## Begin Source material
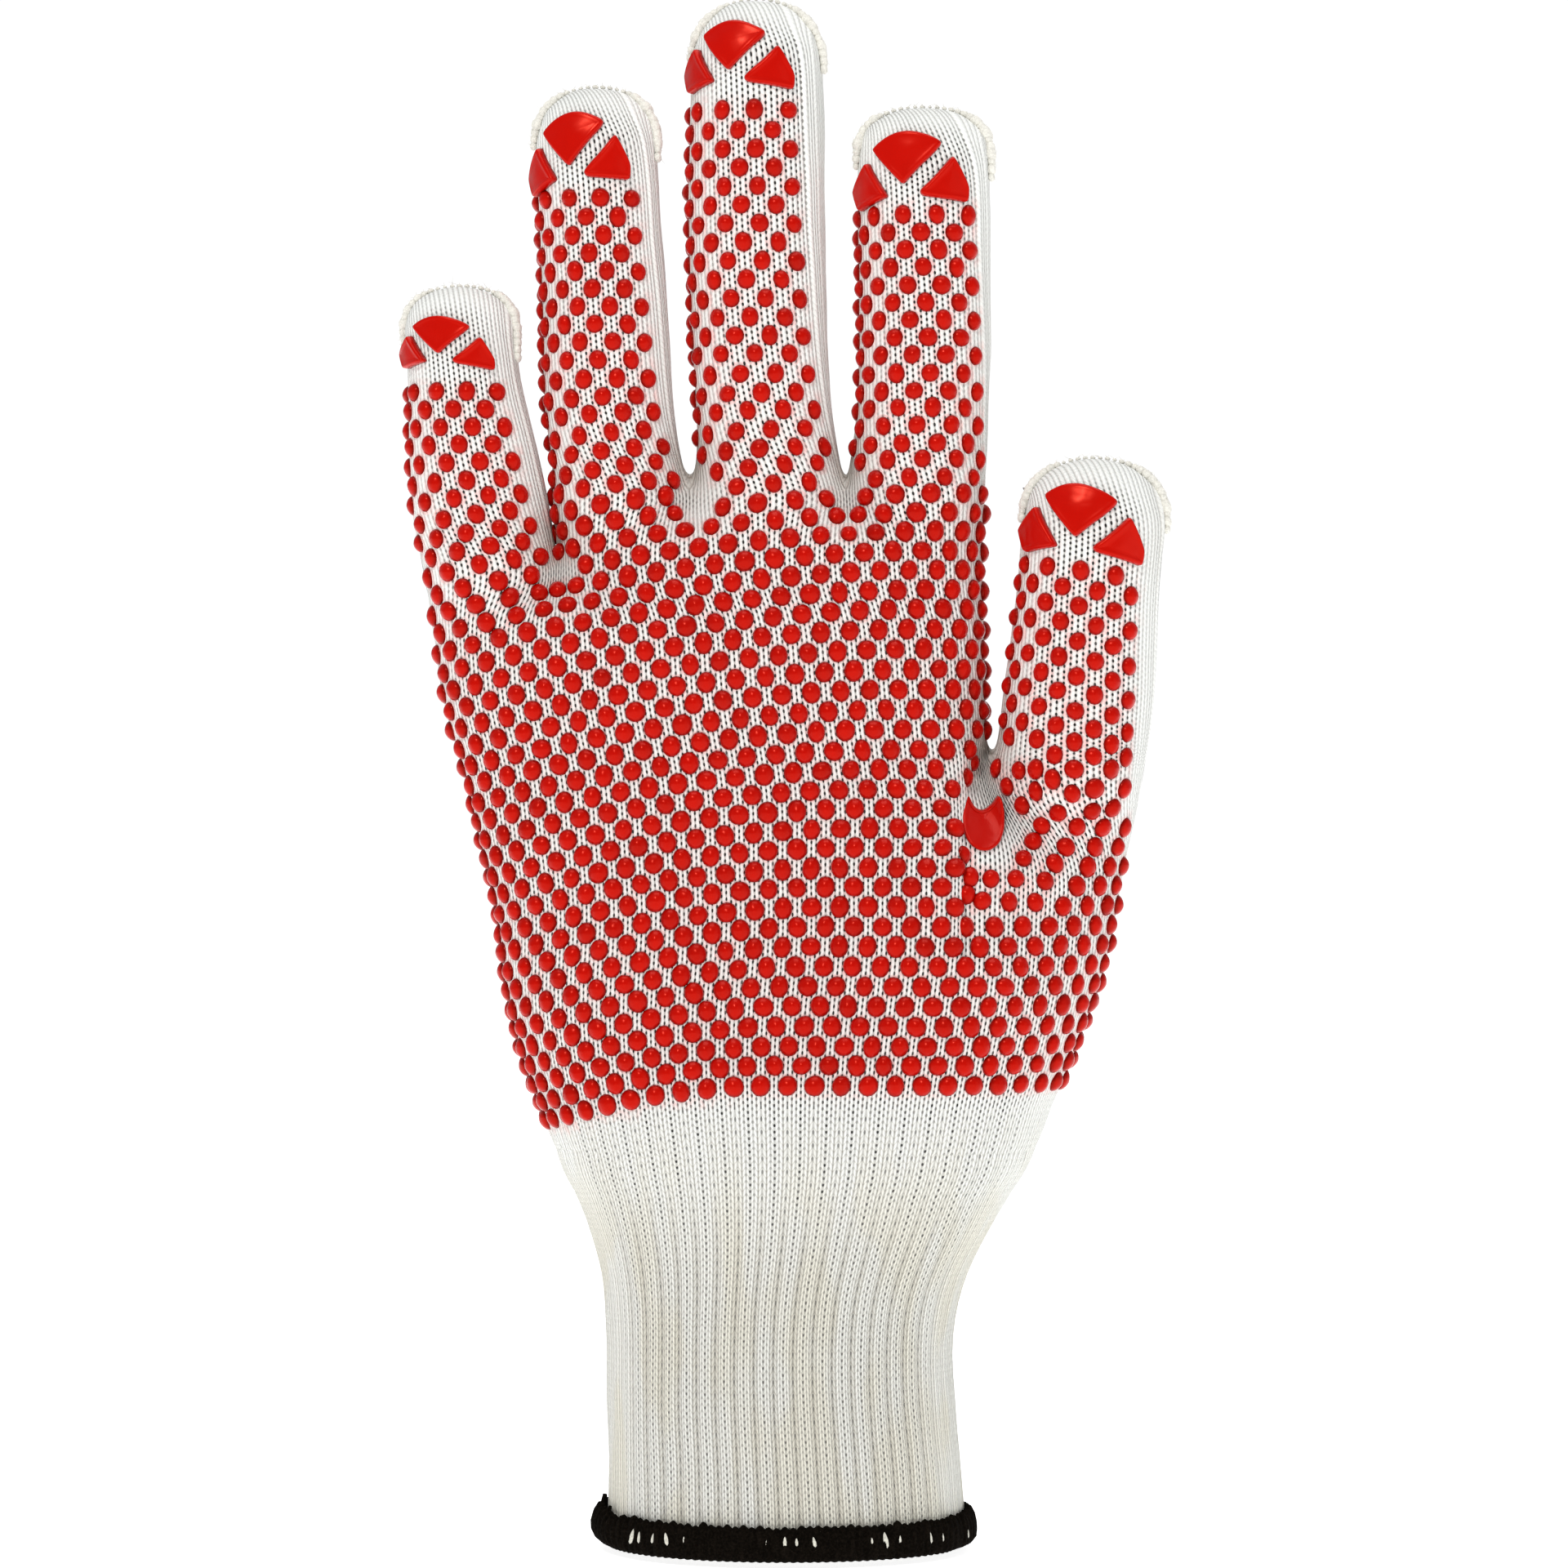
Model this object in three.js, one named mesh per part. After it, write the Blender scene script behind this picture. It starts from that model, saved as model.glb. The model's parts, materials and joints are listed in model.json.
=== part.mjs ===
// Knit work glove with a dotted palm, right hand, filled out as on a hand.
// Millimetres. The origin is the centre of the cuff mouth, the fingertips point to +Z,
// the dotted palm faces -Y and the thumb lies toward +X.
import * as THREE from 'three';

// Driving dimensions
const GLOVE_LENGTH = 250;
const KNIT_WALL = 1.3;
const CUFF_WALL = 1.8;
const CUFF_TOP = 51;
const GAP = 0.3;

const EDGE_HEIGHT = 5.5;
const EDGE_THICKNESS = 1.4;
const EDGE_BOTTOM = 0.9;

const WALL_FADE = 12;
const RIB_DEPTH = 0.55;
const RIB_FADE = 26;
const RIB_FADE_END = 68;
const RIB_SPLIT = 3;

const PAD_THICKNESS = 1;
const PAD_GRID = 4;
const RIDGE_WIDTH = 2.4;
const RIDGE_HEIGHT = 1.2;
const RIDGE_SIDES = 5;
const DOME_HEIGHT = 11;
const THUMB_DOME_HEIGHT = 12;

// One strip is the run of columns that belongs to one digit, on the palm and on the back alike.
const STRIP_COLUMNS = 5;
const WALES_PER_COLUMN = 3.2;
const OUTER_SIDE_WALES = 0.5;
const CROTCH_SIDE_WALES = 1;

const COLOURS = { knit: 0xe9e8e1, edge: 0x17181a, ridge: 0xe6e3d2, grip: 0xc81410 };

// Section tables. left and right are the limbs seen from the palm, depth is palm to back,
// centre is the middle of the depth, square is the superellipse power of the section,
// front is the share of the wales' width that the palm side takes.
function table(columns, rows) {
  return rows.map((row) => Object.fromEntries(columns.map((name, i) => [name, row[i]])));
}

const BODY_COLUMNS = ['z', 'left', 'right', 'depth', 'centre', 'square', 'front'];

const HAND_SECTIONS = table(BODY_COLUMNS, [
  [0.9, -28.6, 29.6, 43.5, 0, 2.05, 1.1],
  [20, -28.6, 28.1, 42, 0, 2.05, 1.1],
  [33, -29.1, 27.4, 41, 0, 2.05, 1.1],
  [42, -29.4, 29.2, 41, 0, 2.1, 1.09],
  [51, -31.7, 33.6, 41.5, 0, 2.15, 1.07],
  [62, -36.1, 39.7, 42, 0, 2.2, 1.05],
  [72.5, -40.3, 44.2, 41.5, 0, 2.3, 1.03],
  [83, -43.7, 48.3, 40, 0, 2.4, 1.01],
  [94, -45.6, 52.2, 38, 0, 2.45, 1],
  [104, -46.9, 54.2, 36, 0, 2.5, 1],
  [115, -49.7, 56.3, 34, -0.5, 2.5, 0.99],
  [126, -52.2, 58.2, 32, -1, 2.5, 0.98],
  [134, -54, 59, 31, -1, 2.5, 0.98],
]);

const PALM_SECTIONS = table(BODY_COLUMNS, [
  [104, -46.9, 34, 35, 0, 2.5, 1],
  [115, -49.7, 33.5, 33.5, 0, 2.5, 0.99],
  [126, -52.2, 33, 32, 0, 2.5, 0.97],
  [136, -55.2, 32.6, 31, 0, 2.5, 0.96],
  [147, -56.7, 32.4, 30, 0, 2.5, 0.96],
  [157.5, -58.4, 32.1, 28.5, 0, 2.45, 0.97],
  [166, -60, 32.2, 27, 0, 2.4, 0.98],
]);

const KNUCKLE_SECTIONS = table(BODY_COLUMNS, [
  [146, -36.8, 32.4, 29, 0, 2.5, 0.97],
  [158, -36.6, 32.1, 27.5, 0, 2.5, 0.98],
  [166, -37.1, 32.2, 25.5, 0, 2.4, 1],
  [172, -37.4, 32.5, 24.5, 0, 2.4, 1],
]);

// Digit tables. twist is how far the knit has turned leftward round the digit, in degrees.
const DIGIT_COLUMNS = ['z', 'left', 'right', 'depth', 'centre', 'twist'];

const DIGITS = {
  little: {
    tip: 203.4,
    dome: DOME_HEIGHT,
    blunt: 3.6,
    sections: table(DIGIT_COLUMNS, [
      [150, -57.2, -36.2, 24, 0, 0],
      [158, -58.5, -37, 21.5, 0, 0],
      [166, -60.2, -37.9, 19.5, 0, 12],
      [178, -61, -40, 18.5, -0.5, 26],
      [190, -61.2, -43, 17.5, -1, 34],
      [203.4, -61.9, -42.9, 17, -1.5, 40],
    ]),
  },
  ring: {
    tip: 235.7,
    dome: DOME_HEIGHT,
    blunt: 2.7,
    sections: table(DIGIT_COLUMNS, [
      [158, -36.6, -15.6, 26, 0, 0],
      [170.3, -37.4, -16.2, 21.5, 0, 0],
      [177, -37.9, -16.8, 20.5, 0, 12],
      [184, -38.9, -17.9, 20, 0, 20],
      [197, -39.3, -18.6, 19, -0.5, 28],
      [210.5, -39.5, -19.5, 18.5, -0.5, 33],
      [221, -40.3, -20.4, 18, -1, 36],
      [235.7, -40.3, -20.4, 17.5, -1, 40],
    ]),
  },
  middle: {
    tip: GLOVE_LENGTH,
    dome: DOME_HEIGHT,
    blunt: 2.1,
    sections: table(DIGIT_COLUMNS, [
      [158, -15.2, 10, 26, 0, 0],
      [170.3, -14.4, 9.5, 22.5, 0, 0],
      [177, -14.2, 8.8, 21.5, 0, 12],
      [184, -14.3, 7.8, 21, 0, 20],
      [196, -15.1, 7.2, 20, -0.5, 27],
      [208, -15.5, 6.9, 19.5, -0.5, 31],
      [221, -15.5, 6.8, 19, -1, 35],
      [237, -15.1, 6.5, 18.5, -1, 39],
      [250, -15.1, 6.3, 18, -1, 42],
    ]),
  },
  index: {
    tip: 232.5,
    dome: DOME_HEIGHT,
    blunt: 3.6,
    sections: table(DIGIT_COLUMNS, [
      [158, 10.4, 32.2, 26, 0, 0],
      [170.3, 10.6, 32.5, 22, 0, 0],
      [177, 10.9, 32.9, 21, 0, 11],
      [184, 11.7, 33.3, 20.5, 0, 18],
      [196, 12.1, 33.6, 19.5, -0.5, 24],
      [218, 11.9, 33.6, 18.5, -1, 32],
      [232.5, 11.9, 33.4, 18, -1, 36],
    ]),
  },
  thumb: {
    tip: 175.3,
    dome: THUMB_DOME_HEIGHT,
    blunt: 2.8,
    sections: table(DIGIT_COLUMNS, [
      [106, 31.8, 54.6, 32, -2, 0],
      [118, 33.3, 56.9, 28, -3, 0],
      [125.5, 34.3, 58.1, 25.5, -3.5, 0],
      [131, 34.8, 59, 24, -4, 3],
      [141.5, 36.1, 60.1, 22.5, -4.5, 7],
      [152, 37.4, 60.5, 21.5, -5, 10],
      [164, 38.3, 61.6, 21, -5.5, 12],
      [175.3, 38.3, 61.6, 20.5, -5.5, 14],
    ]),
  },
};
const DIGIT_SQUARE = 2.15;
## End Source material
Set task
Write out the listing once more, matching it exactly.

Complete output
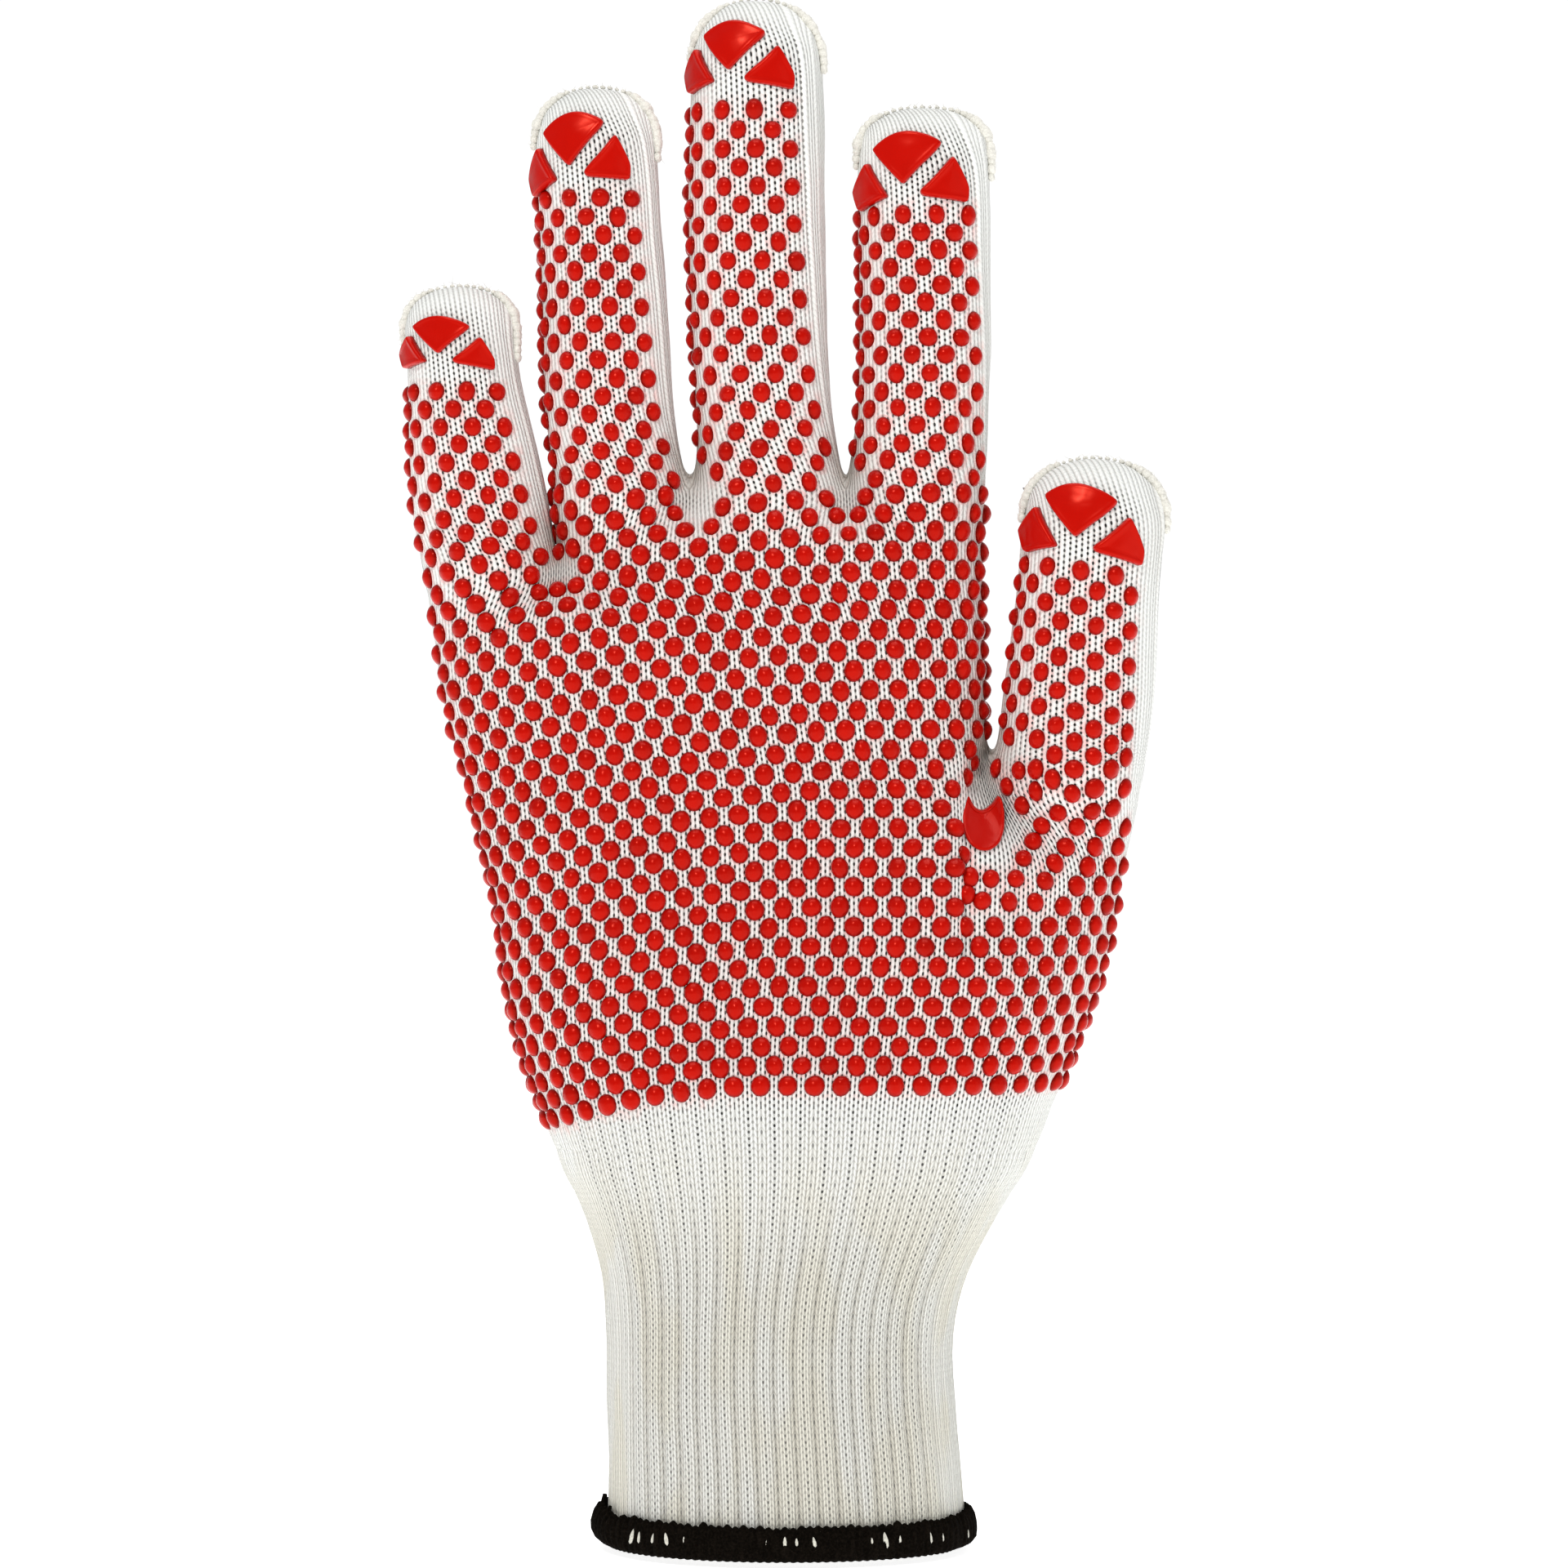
Model this object in three.js, one named mesh per part. After it, write the Blender scene script behind this picture. It starts from that model, saved as model.glb. The model's parts, materials and joints are listed in model.json.
=== part.mjs ===
// Knit work glove with a dotted palm, right hand, filled out as on a hand.
// Millimetres. The origin is the centre of the cuff mouth, the fingertips point to +Z,
// the dotted palm faces -Y and the thumb lies toward +X.
import * as THREE from 'three';

// Driving dimensions
const GLOVE_LENGTH = 250;
const KNIT_WALL = 1.3;
const CUFF_WALL = 1.8;
const CUFF_TOP = 51;
const GAP = 0.3;

const EDGE_HEIGHT = 5.5;
const EDGE_THICKNESS = 1.4;
const EDGE_BOTTOM = 0.9;

const WALL_FADE = 12;
const RIB_DEPTH = 0.55;
const RIB_FADE = 26;
const RIB_FADE_END = 68;
const RIB_SPLIT = 3;

const PAD_THICKNESS = 1;
const PAD_GRID = 4;
const RIDGE_WIDTH = 2.4;
const RIDGE_HEIGHT = 1.2;
const RIDGE_SIDES = 5;
const DOME_HEIGHT = 11;
const THUMB_DOME_HEIGHT = 12;

// One strip is the run of columns that belongs to one digit, on the palm and on the back alike.
const STRIP_COLUMNS = 5;
const WALES_PER_COLUMN = 3.2;
const OUTER_SIDE_WALES = 0.5;
const CROTCH_SIDE_WALES = 1;

const COLOURS = { knit: 0xe9e8e1, edge: 0x17181a, ridge: 0xe6e3d2, grip: 0xc81410 };

// Section tables. left and right are the limbs seen from the palm, depth is palm to back,
// centre is the middle of the depth, square is the superellipse power of the section,
// front is the share of the wales' width that the palm side takes.
function table(columns, rows) {
  return rows.map((row) => Object.fromEntries(columns.map((name, i) => [name, row[i]])));
}

const BODY_COLUMNS = ['z', 'left', 'right', 'depth', 'centre', 'square', 'front'];

const HAND_SECTIONS = table(BODY_COLUMNS, [
  [0.9, -28.6, 29.6, 43.5, 0, 2.05, 1.1],
  [20, -28.6, 28.1, 42, 0, 2.05, 1.1],
  [33, -29.1, 27.4, 41, 0, 2.05, 1.1],
  [42, -29.4, 29.2, 41, 0, 2.1, 1.09],
  [51, -31.7, 33.6, 41.5, 0, 2.15, 1.07],
  [62, -36.1, 39.7, 42, 0, 2.2, 1.05],
  [72.5, -40.3, 44.2, 41.5, 0, 2.3, 1.03],
  [83, -43.7, 48.3, 40, 0, 2.4, 1.01],
  [94, -45.6, 52.2, 38, 0, 2.45, 1],
  [104, -46.9, 54.2, 36, 0, 2.5, 1],
  [115, -49.7, 56.3, 34, -0.5, 2.5, 0.99],
  [126, -52.2, 58.2, 32, -1, 2.5, 0.98],
  [134, -54, 59, 31, -1, 2.5, 0.98],
]);

const PALM_SECTIONS = table(BODY_COLUMNS, [
  [104, -46.9, 34, 35, 0, 2.5, 1],
  [115, -49.7, 33.5, 33.5, 0, 2.5, 0.99],
  [126, -52.2, 33, 32, 0, 2.5, 0.97],
  [136, -55.2, 32.6, 31, 0, 2.5, 0.96],
  [147, -56.7, 32.4, 30, 0, 2.5, 0.96],
  [157.5, -58.4, 32.1, 28.5, 0, 2.45, 0.97],
  [166, -60, 32.2, 27, 0, 2.4, 0.98],
]);

const KNUCKLE_SECTIONS = table(BODY_COLUMNS, [
  [146, -36.8, 32.4, 29, 0, 2.5, 0.97],
  [158, -36.6, 32.1, 27.5, 0, 2.5, 0.98],
  [166, -37.1, 32.2, 25.5, 0, 2.4, 1],
  [172, -37.4, 32.5, 24.5, 0, 2.4, 1],
]);

// Digit tables. twist is how far the knit has turned leftward round the digit, in degrees.
const DIGIT_COLUMNS = ['z', 'left', 'right', 'depth', 'centre', 'twist'];

const DIGITS = {
  little: {
    tip: 203.4,
    dome: DOME_HEIGHT,
    blunt: 3.6,
    sections: table(DIGIT_COLUMNS, [
      [150, -57.2, -36.2, 24, 0, 0],
      [158, -58.5, -37, 21.5, 0, 0],
      [166, -60.2, -37.9, 19.5, 0, 12],
      [178, -61, -40, 18.5, -0.5, 26],
      [190, -61.2, -43, 17.5, -1, 34],
      [203.4, -61.9, -42.9, 17, -1.5, 40],
    ]),
  },
  ring: {
    tip: 235.7,
    dome: DOME_HEIGHT,
    blunt: 2.7,
    sections: table(DIGIT_COLUMNS, [
      [158, -36.6, -15.6, 26, 0, 0],
      [170.3, -37.4, -16.2, 21.5, 0, 0],
      [177, -37.9, -16.8, 20.5, 0, 12],
      [184, -38.9, -17.9, 20, 0, 20],
      [197, -39.3, -18.6, 19, -0.5, 28],
      [210.5, -39.5, -19.5, 18.5, -0.5, 33],
      [221, -40.3, -20.4, 18, -1, 36],
      [235.7, -40.3, -20.4, 17.5, -1, 40],
    ]),
  },
  middle: {
    tip: GLOVE_LENGTH,
    dome: DOME_HEIGHT,
    blunt: 2.1,
    sections: table(DIGIT_COLUMNS, [
      [158, -15.2, 10, 26, 0, 0],
      [170.3, -14.4, 9.5, 22.5, 0, 0],
      [177, -14.2, 8.8, 21.5, 0, 12],
      [184, -14.3, 7.8, 21, 0, 20],
      [196, -15.1, 7.2, 20, -0.5, 27],
      [208, -15.5, 6.9, 19.5, -0.5, 31],
      [221, -15.5, 6.8, 19, -1, 35],
      [237, -15.1, 6.5, 18.5, -1, 39],
      [250, -15.1, 6.3, 18, -1, 42],
    ]),
  },
  index: {
    tip: 232.5,
    dome: DOME_HEIGHT,
    blunt: 3.6,
    sections: table(DIGIT_COLUMNS, [
      [158, 10.4, 32.2, 26, 0, 0],
      [170.3, 10.6, 32.5, 22, 0, 0],
      [177, 10.9, 32.9, 21, 0, 11],
      [184, 11.7, 33.3, 20.5, 0, 18],
      [196, 12.1, 33.6, 19.5, -0.5, 24],
      [218, 11.9, 33.6, 18.5, -1, 32],
      [232.5, 11.9, 33.4, 18, -1, 36],
    ]),
  },
  thumb: {
    tip: 175.3,
    dome: THUMB_DOME_HEIGHT,
    blunt: 2.8,
    sections: table(DIGIT_COLUMNS, [
      [106, 31.8, 54.6, 32, -2, 0],
      [118, 33.3, 56.9, 28, -3, 0],
      [125.5, 34.3, 58.1, 25.5, -3.5, 0],
      [131, 34.8, 59, 24, -4, 3],
      [141.5, 36.1, 60.1, 22.5, -4.5, 7],
      [152, 37.4, 60.5, 21.5, -5, 10],
      [164, 38.3, 61.6, 21, -5.5, 12],
      [175.3, 38.3, 61.6, 20.5, -5.5, 14],
    ]),
  },
};
const DIGIT_SQUARE = 2.15;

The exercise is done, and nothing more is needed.